Breakthrough Summer: Sparking Knowledge at the Front of the Classroom

Sherry Yang spent her summer after high school graduation as a teacher with Breakthrough Collaborative, which provides enrichment classes for gifted inner-city middle schoolers. In this essay, Yang recounts her experiences in the classroom, where days were long, rewards were great and she began to see education as both uniting and divisive. Read More

by Lew Goettner

Sherry Yang, 19, is a freshman at Wharton. In the summer of 2010, Yang volunteered with the Breakthrough Collaborative, an educational nonprofit that gives opportunities to gifted inner-city students. She came away with more life lessons than she could ever have hoped to teach.

My story is best told in vignettes. I remember a sweltering hot day in the middle of July when we took the students to Washington, D.C. On the way to the Air and Space Museum, Kenny, a teacher from Wesleyan University, opened the minds of the group to the idea of gravity as we walked the length of the national mall. They were so excited that they persuaded us to call the White House and leave a message for President Obama that conveyed their enthusiasm.

I remember how Aaron, a teacher from Haverford College, a known disciplinarian among his students, came to class one day in a pirate’s hat prepared to teach “arrrithmatic”. Alicia, from Columbia University, taught both a social studies and English section, which culminated in a city council debate about gun violence. Together the 8th grade physics and chemistry teachers taught phase changes by making ice cream and Oobleck (a substance created from corn starch and water that is both solid and liquid).

And I remember being in my class one day, looking at cells, and hearing the genuine “I love science!” that came from Kevin when he first looked into a microscope. Over the course of the summer I saw students open up and engage with others and find a home within Breakthrough. They considered global water issues and ate “real and raw” food courtesy of Lisa Maguire’s Get Real Get Raw local healthy foods nonprofit. Together we worked from 8 a.m. to 3:30 p.m. in rain and blazing heat. I believed that there was much to teach the students, and what I discovered was how much I needed to learn from them.

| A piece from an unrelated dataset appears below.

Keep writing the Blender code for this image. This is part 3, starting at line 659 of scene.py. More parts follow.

I was inspired by the minds of these middle schoolers and impressed by the Breakthrough Collaborative. The educational nonprofit is part of a larger network of sites in cities around the country and in Hong Kong dedicated to providing opportunities for gifted inner-city students. Middle school students undergo a rigorous selection process to participate in two years of enrichment programs and four subsequent years of high school and college counseling. During the six-week summer program, college students come to teach classes with their own lesson plans. The Germantown Friends School site, one of two Breakthrough sites in Philadelphia, brought together 80 students of various socio-economic backgrounds with 18 teachers from top universities.

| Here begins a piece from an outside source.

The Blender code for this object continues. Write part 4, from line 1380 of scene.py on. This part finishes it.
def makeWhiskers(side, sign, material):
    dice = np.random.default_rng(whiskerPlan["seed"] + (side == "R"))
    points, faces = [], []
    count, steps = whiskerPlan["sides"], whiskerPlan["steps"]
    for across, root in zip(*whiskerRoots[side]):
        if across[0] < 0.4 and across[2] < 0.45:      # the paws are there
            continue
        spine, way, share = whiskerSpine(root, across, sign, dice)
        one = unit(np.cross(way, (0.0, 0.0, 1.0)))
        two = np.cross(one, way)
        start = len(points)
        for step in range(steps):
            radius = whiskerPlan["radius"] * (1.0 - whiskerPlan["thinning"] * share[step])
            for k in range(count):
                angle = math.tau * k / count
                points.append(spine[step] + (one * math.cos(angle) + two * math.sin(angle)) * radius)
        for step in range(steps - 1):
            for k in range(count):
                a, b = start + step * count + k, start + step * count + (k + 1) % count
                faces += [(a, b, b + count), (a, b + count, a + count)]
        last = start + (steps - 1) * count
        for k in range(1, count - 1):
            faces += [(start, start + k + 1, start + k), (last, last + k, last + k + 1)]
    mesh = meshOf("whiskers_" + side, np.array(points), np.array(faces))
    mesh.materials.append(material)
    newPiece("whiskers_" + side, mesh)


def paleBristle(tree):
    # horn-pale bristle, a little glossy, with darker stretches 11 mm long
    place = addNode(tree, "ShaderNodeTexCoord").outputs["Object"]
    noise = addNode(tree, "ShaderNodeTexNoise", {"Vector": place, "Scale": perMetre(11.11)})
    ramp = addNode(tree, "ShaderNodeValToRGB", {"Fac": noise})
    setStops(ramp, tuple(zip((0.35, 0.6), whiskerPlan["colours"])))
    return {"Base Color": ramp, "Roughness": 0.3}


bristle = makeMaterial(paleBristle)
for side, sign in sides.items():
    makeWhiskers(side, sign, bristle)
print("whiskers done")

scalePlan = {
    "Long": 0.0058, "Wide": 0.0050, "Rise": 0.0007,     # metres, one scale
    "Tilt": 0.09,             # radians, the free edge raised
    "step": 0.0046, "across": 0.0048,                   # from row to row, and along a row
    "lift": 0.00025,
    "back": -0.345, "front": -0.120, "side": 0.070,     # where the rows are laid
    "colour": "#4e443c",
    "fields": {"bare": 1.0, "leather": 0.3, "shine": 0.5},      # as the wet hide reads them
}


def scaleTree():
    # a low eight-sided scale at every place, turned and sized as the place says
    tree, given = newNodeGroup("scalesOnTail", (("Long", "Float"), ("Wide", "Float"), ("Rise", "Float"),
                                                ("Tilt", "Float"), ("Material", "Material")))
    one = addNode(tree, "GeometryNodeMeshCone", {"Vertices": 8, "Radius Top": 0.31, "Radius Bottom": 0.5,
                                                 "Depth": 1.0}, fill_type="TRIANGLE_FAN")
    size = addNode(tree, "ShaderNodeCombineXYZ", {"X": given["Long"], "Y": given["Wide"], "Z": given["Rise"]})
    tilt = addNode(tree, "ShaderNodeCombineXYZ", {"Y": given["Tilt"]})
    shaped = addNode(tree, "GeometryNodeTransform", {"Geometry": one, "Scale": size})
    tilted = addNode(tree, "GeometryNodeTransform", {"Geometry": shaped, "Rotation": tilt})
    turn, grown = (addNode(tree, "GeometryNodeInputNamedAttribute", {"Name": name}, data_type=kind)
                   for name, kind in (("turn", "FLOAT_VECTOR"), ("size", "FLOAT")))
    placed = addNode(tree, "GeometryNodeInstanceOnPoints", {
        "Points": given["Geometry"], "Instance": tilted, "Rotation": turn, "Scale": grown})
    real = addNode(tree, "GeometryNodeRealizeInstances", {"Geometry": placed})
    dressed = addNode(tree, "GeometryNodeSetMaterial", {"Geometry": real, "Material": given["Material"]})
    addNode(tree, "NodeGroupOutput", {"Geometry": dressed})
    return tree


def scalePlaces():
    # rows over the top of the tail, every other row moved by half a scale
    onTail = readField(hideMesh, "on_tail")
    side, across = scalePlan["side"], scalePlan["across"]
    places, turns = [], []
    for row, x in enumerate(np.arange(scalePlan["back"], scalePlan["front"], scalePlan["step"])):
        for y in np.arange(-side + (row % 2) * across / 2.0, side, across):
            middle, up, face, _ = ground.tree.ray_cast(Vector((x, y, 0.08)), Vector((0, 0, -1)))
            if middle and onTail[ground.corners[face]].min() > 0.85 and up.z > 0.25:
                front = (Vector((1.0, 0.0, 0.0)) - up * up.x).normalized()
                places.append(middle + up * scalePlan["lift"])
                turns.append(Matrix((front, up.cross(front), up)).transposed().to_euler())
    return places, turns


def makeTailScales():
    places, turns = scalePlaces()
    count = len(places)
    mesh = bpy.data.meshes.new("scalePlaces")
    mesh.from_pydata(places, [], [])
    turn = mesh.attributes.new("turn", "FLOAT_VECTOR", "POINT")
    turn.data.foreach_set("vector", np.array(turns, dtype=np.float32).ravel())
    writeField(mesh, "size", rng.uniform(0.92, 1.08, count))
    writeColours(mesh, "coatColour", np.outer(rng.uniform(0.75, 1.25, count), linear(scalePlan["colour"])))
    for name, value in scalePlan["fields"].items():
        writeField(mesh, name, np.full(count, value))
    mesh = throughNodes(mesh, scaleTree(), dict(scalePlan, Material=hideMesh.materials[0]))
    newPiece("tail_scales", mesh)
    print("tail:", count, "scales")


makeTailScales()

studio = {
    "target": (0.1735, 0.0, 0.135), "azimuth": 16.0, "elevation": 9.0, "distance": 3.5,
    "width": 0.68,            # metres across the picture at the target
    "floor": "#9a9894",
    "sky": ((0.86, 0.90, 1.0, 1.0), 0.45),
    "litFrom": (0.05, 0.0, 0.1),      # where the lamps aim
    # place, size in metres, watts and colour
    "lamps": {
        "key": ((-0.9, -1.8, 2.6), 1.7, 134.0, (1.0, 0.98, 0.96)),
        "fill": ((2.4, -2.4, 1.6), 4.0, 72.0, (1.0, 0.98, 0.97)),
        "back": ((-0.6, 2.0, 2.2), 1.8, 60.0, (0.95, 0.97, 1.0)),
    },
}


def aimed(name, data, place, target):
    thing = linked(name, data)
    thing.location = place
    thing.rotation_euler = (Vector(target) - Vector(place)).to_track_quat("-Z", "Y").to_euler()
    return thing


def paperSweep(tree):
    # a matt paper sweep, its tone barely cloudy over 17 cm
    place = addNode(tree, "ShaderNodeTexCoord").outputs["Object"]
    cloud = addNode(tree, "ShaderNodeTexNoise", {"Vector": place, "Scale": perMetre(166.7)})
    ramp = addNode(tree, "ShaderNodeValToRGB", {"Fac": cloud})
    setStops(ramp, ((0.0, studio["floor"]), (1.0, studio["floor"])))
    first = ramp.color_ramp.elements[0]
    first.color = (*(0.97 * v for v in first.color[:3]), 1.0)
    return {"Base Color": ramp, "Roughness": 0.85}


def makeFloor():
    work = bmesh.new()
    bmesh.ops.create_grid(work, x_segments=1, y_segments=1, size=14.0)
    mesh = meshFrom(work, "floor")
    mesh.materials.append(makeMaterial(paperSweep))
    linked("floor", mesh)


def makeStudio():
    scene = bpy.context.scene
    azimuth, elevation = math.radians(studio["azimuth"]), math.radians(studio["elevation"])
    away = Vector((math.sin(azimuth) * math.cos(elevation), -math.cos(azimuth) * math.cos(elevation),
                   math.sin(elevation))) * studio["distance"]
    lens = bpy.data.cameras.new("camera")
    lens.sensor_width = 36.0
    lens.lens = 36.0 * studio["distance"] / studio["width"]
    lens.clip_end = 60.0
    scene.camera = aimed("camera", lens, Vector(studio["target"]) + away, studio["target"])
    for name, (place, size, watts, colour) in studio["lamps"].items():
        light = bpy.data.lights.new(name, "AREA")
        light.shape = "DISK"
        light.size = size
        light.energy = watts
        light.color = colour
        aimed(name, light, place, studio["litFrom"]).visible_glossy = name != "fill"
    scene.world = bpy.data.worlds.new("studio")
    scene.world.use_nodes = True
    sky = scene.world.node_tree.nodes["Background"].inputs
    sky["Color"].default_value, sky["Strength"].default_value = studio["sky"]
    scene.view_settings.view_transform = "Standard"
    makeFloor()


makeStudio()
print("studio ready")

Through talent show Wednesdays and poetry-reading events, I saw a larger issue that needs be addressed — the effect educational inequality at an early age has on confidence. The expectations students have of their futures narrow with each passing year when they are not challenged and sparked by new opportunities. As a student now at a university where all the opportunities in the world are available to me, it is all too easy to take for granted the feeling of having infinite possibilities within reach. I think about my students and remember that each opportunity is precious, because it may be one of few.

In Philadelphia, incoming high school students apply to public high schools. Differences in attendance, behavior and test scores can place a student in one of the best magnet schools in the city, or back into a neighborhood school where the chances of going to college drop exponentially. Breakthrough cannot provide a cure to these ills, but it can give students a community of support, a resource for the next journeys they undergo.

A good education brings people together, and that same good education divides people because those who have more knowledge are separated from those who have less. The ability to ignite a small spark in another person is powerful, and it can make all the difference in the world. It cannot shield a person away from the pain of other obstacles, but it can be enough to give purpose to the storm.

I saw that small spark in Sarah, a student in my science class. Sarah would call me every night, sometimes multiple times with earnest questions about the scientific method, punnett squares and natural selection. She pushed herself and, by the end of the summer, knew the material better than all her classmates. On the closing ceremony night, Sarah’s mother told me that whenever I was having a tough day, I should think of the impact that I made on her daughter’s life.

I learned this summer that motivation can get you inside a classroom, but once there you must learn how to actually teach and to accept that the impact you make may not always be seen –- ever, by your eyes. I have learned through my own experiences that it only takes one or two people to do something for you to believe that it is possible. So I continue on with that thought in mind, hoping that I can be a part of sparking possibility in others.